The following is contributed by Dr. Alexander F. Skutch: “In December, 1932, it was vividly brought home to me how widely the myrtle warblers are spread over the earth during the winter months, and in what varied climates they dwell. On the ninth, a clear, cold, winter day, I met a small party of these yellow-rumped birds in a barren field at the edge of a woods in Maryland. On the twenty-fourth, I watched them fly above the tatters of melting snow in New Jersey, within view of the skyscrapers of New York. That afternoon I embarked upon a ship, and a week later arrived upon a banana plantation in Guatemala, where the air was balmy and the landscape vividly green, where snow and bleak winds seemed to belong to another world. Yet here, too, were myrtle warblers, hundreds of them, feeding in the open pastures and along the roadways, wherever the vegetation was not too dense, then rising up in compact flocks, wheeling and dropping together, moving always as though actuated by a true group spirit.

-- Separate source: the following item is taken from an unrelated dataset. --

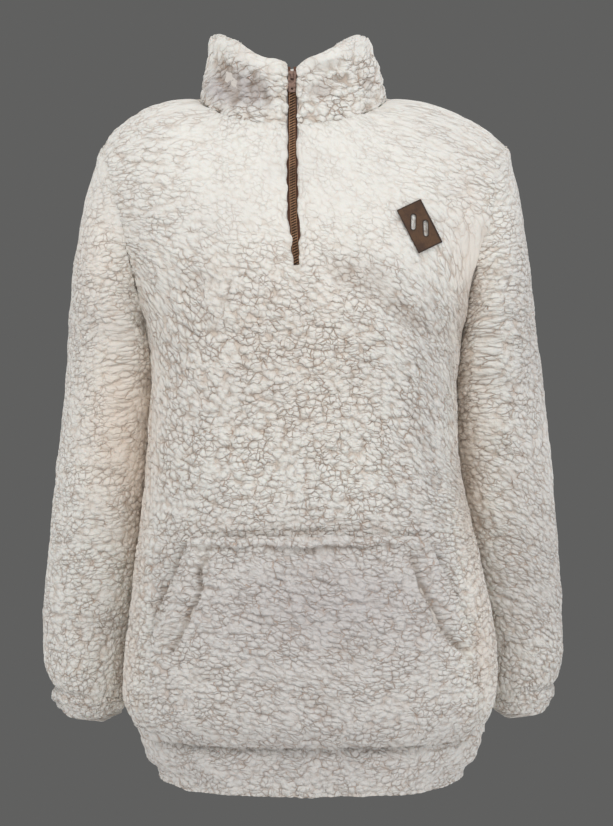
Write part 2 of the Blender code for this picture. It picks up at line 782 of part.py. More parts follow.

During three days on that plantation, I met 23 kinds of winter visitants from the North; yet the myrtle warbler appeared to be the most abundant of them all: certainly, I saw far more of them than of any other migratory bird; yet this was in part because they foraged in more exposed places. Of all the warblers I found here, this was the only species that moved in flocks; for most of the wood warblers that winter in the Central American lowlands are strict individualists. It is also significant that of all the 23 species of wintering birds, this, the most abundant in December, was the only one then common that I had not recorded from February to June of the same year, when I passed 4 months studying the birds on that same plantation.

“Although it has been recorded from Central American localities as early as October and as late as April, the myrtle warbler is certainly most abundant as a winter visitant from November to March. All my own records from points in Guatemala, Honduras, and Costa Rica fall within these 5 months. It arrives later and departs earlier than warblers less tolerant of cold.

“The myrtle warbler winters in a variety of situations. At Puerto Castilla, on the northern coast of Honduras, I found these warblers abundant at the end of January, 1931. Here they foraged upon the lawns between the cottages, hopping rather than walking like water-thrushes, and when alarmed flew up to rest upon the broad fronds of the coconut palms that lined the sandy beach. At the other extreme, I have found them in mountain pastures, rarely as high as 8,500 feet above sea level. In the highlands, this bird is likely to be confused with the Audubon warbler, from the mountains of western United States, in similar dull winter attire. But the Audubon warbler, even at this season, wears five patches of yellow—on the crown, throat, both sides and rump—while the myrtle warbler shows only four, lacking that on the throat. The presence or absence of yellow on the throat is a distinguishing feature.

“At the end of December, 1937, I found myrtle warblers abundant in the vicinity of Buenos Aires de Osa, a hamlet in the lower Térraba Valley of Costa Rica, of interest to the bird-watcher because, although lying in a region covered by the heaviest lowland forest, it is surrounded by extensive open savannas which support a rather different bird-life. Here fork-tailed flycatchers were also abundant, roosting by night in some orange trees behind the padre’s house, by day spreading in small flocks over the savannas, where they perched in the low bushes, only a few feet above the ground, and darted down to snatch up the insects they descried. It was surprising to find the myrtle warblers associating intimately with the flycatchers; just as, in the Guatemalan highlands, I had found Audubon’s warblers flocking with bluebirds. The myrtle warblers not only foraged about the bushes which served the flycatchers as watch-towers; but the two kinds of birds, so dissimilar in size and habits, changed their feeding grounds together. While I sometimes found the warblers alone, I saw them in company with the fork-tailed flycatchers too often for the association to be looked upon as accidental. I could not discover that either warbler or flycatcher derived any material advantage from the presence of the other. It seemed to be a case of pure socialibility.

“Central American dates are: Guatemala—Motagua Valley, near Los Amates, December 31, 1932; Sierra de Tecpán, March 16, 1933; Finca Mocá, January 20-26, 1935; Nebaj (Griscom), April 27; La Primavera (Griscom), April 8. Honduras—Puerto Castilla, January 27, 1931; Tela (Peters), March 17. Costa Rica—Vara Blanca, December 13, 1937, to February 28, 1938; Guayabo (Ridgway and Zeledón), March 18; Carrillo (Underwood), October 2; Guacimo (Carriker), December 4; Las Cañas, Guanacaste, November 21, 1936; El General, January 12, 1936; Buenos Aires de Osa, December 24-30, 1937.”